Dr. Zaenab Ghassemi, seorang peneliti untuk urusan AS di Iran mengatakan bahwa kekerasan polisi sekarang diterima di masyarakat Amerika, sehingga hingga saat ini, kasus-kasus kekerasan polisi yang telah dibawa ke pengadilan tidak membuahkan hasil. Dan sebagian besar polisi telah dibebaskan, dengan kata lain, kebenaran tidak memihak korban kekerasan dan polisi merupakan pihak yang benar. Sistem pelatihan polisi di Amerika Serikat dengan cara yang mendorong kebrutalan polisi. Penting juga untuk menunjukkan bahwa banyak veteran yang berperang di berbagai belahan dunia, seperti Irak atau Afghanistan, memasuki sistem kepolisian setelah kembali ke Amerika Serikat. Biasanya, mereka ini dikerahkan di daerah-daerah miskin atau di lingkungan etnis dan agama minoritas dan rentan terhadap kekerasan.

Di sisi lain, dengan citra negatif yang dibuat media-media Amerika tentang kelompok  minoritas, terutama orang kulit hitam di tengah masyarakat, polisi ketika menghadapi orang kulit hitam seolah-olah mereka melihat pelaku kejahatan dan bertindak dengan kekerasan. Seperti dalam kebanyakan film dokumenter dan cerita yang berusaha mendorong subjek ini, dan menyajikan citra subyektif dan bohong tentang minoritas. Namun, kekerasan terhadap minoritas, terutama orang kulit hitam dan Muslim, bukanlah masalah baru, dan satu-satunya hal yang terjadi dengan perluasan media komunikasi, terutama jaringan virtual di Amerika Serikat selama beberapa dekade terakhir, adalah masalah ini kemudian mendapat liputan media.
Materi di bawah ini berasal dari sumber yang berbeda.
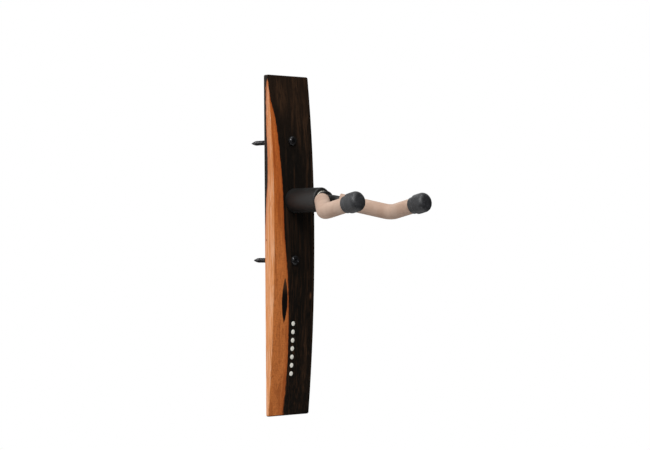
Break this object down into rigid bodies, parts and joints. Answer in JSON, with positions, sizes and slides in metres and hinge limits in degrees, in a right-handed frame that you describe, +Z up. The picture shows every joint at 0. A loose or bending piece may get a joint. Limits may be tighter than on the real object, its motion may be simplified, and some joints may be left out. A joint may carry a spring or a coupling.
{
  "type": "wall guitar hanger",
  "caption": "Wall hanger for a guitar: tall crowned hardwood backplate with a black barrel and a padded swivelling fork that holds the headstock.",
  "frame": {"origin": "where the fork's swivel axis meets the wall, midway between the two wall screws, on the backplate's flat back", "axes": "+X to the right of a person facing the hanger, +Y into the wall, +Z up along the backplate; the hanger stands out from the wall towards -Y"},
  "size_m": [0.0922, 0.1715, 0.285],
  "materials": {
    "hardwood": "oiled ebony with pale sapwood along the left edge, satin",
    "inlay": "pearly, polished flush with the wood",
    "black_metal": "satin black coating on steel or aluminium",
    "screw_black": "black oxide, slightly glossy",
    "bright_steel": "turned steel",
    "nylon": "natural nylon",
    "padding": "soft matt tan tubing",
    "cap_rubber": "soft dark grey moulding, satin"
  },
  "bodies": {
    "wall_side": {"backplate": "hardwood", "inlay_middle": "inlay", "inlay_upper_inner": "inlay", "inlay_upper_mid": "inlay", "inlay_upper_outer": "inlay", "inlay_lower_inner": "inlay", "inlay_lower_mid": "inlay", "inlay_lower_outer": "inlay", "barrel": "black_metal", "barrel_screw_upper": "bright_steel", "barrel_screw_lower": "bright_steel", "friction_screw": "screw_black", "friction_pad": "nylon", "wall_screw_upper": "screw_black", "wall_screw_lower": "screw_black"},
    "yoke": {"pivot_stud": "black_metal", "thrust_washer": "nylon", "fork_rod": "black_metal", "padding_left": "padding", "padding_right": "padding", "end_cap_left": "cap_rubber", "end_cap_right": "cap_rubber"}
  },
  "joints": [
    {"name": "yoke_swivel", "type": "hinge", "parent": "wall_side", "child": "yoke", "pos_m": [0, -0.046, 0], "axis": [0, -1, 0], "continuous": true}
  ]
}
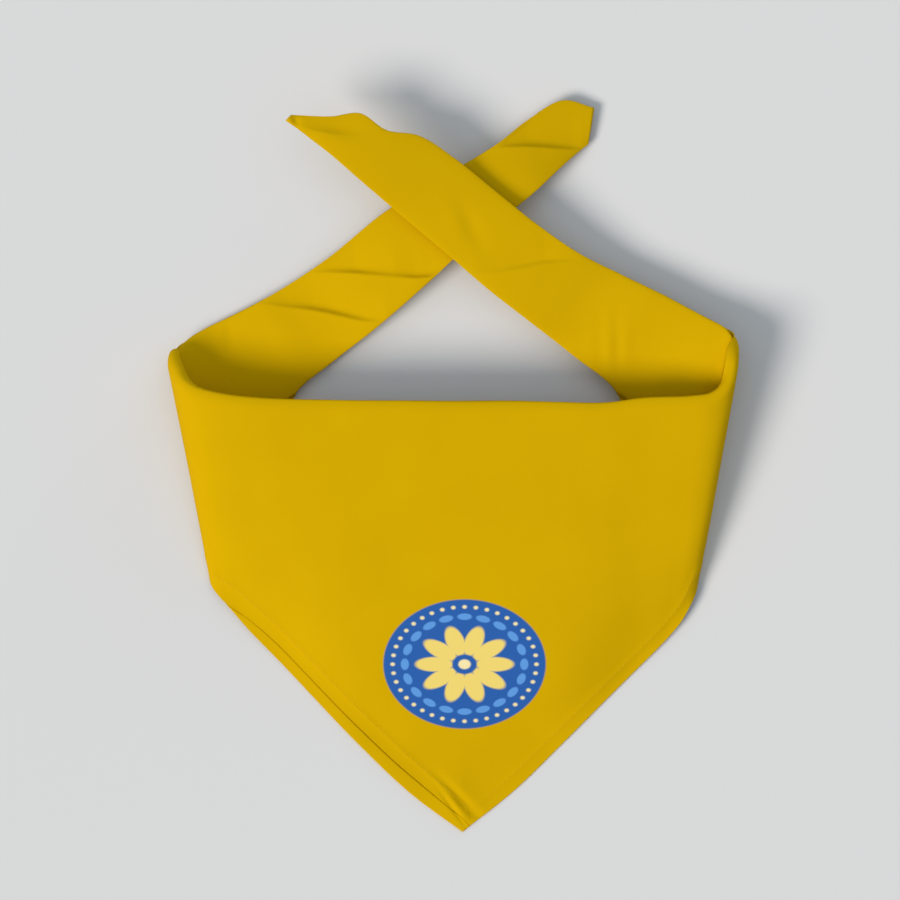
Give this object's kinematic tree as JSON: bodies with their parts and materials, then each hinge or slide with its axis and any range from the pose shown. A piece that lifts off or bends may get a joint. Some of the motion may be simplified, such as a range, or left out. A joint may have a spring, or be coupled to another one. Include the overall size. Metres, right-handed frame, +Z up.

Dampak media dapat dilihat pada 2016 dan 2017 dalam membentuk demonstrasi rakyat melawan kebrutalan polisi di berbagai kota di AS.

Tentu saja, bagaimana liputan media tentang bentrokan polisi dengan minoritas, alih-alih mencegah pengulangan aksi kekerasan, justru memperngaruhi mereka untuk kembali melakukannya. Apakah media, terutama di Amerika Serikat, mencerminkan realitas masyarakat atau menjelaskan apa yang diinginkan pemerintah dan para pejabat di berbagai lembaga, termasuk polisi, memiliki peran dalam mengulangi atau mencegah peristiwa ini.

Sebagian besar media AS berusaha untuk mendoktrin bahwa kekerasan polisi terhadap minoritas sebagai peristiwa individu, akibat tindakan sewenang-wenang individu polisi, sehingga menyembunyikan sifat sistematis kekerasan polisi di negara itu. Memang, negarawan rezim imperialis AS yang membiarkan diri mereka ikut campur dalam penggunaan pelanggaran hak asasi manusia dalam urusan internal negara lain, di dalam negeri hanya menyaksikan kelanjutan kekerasan polisi terhadap minoritas dan pelanggaran hak asasi manusia.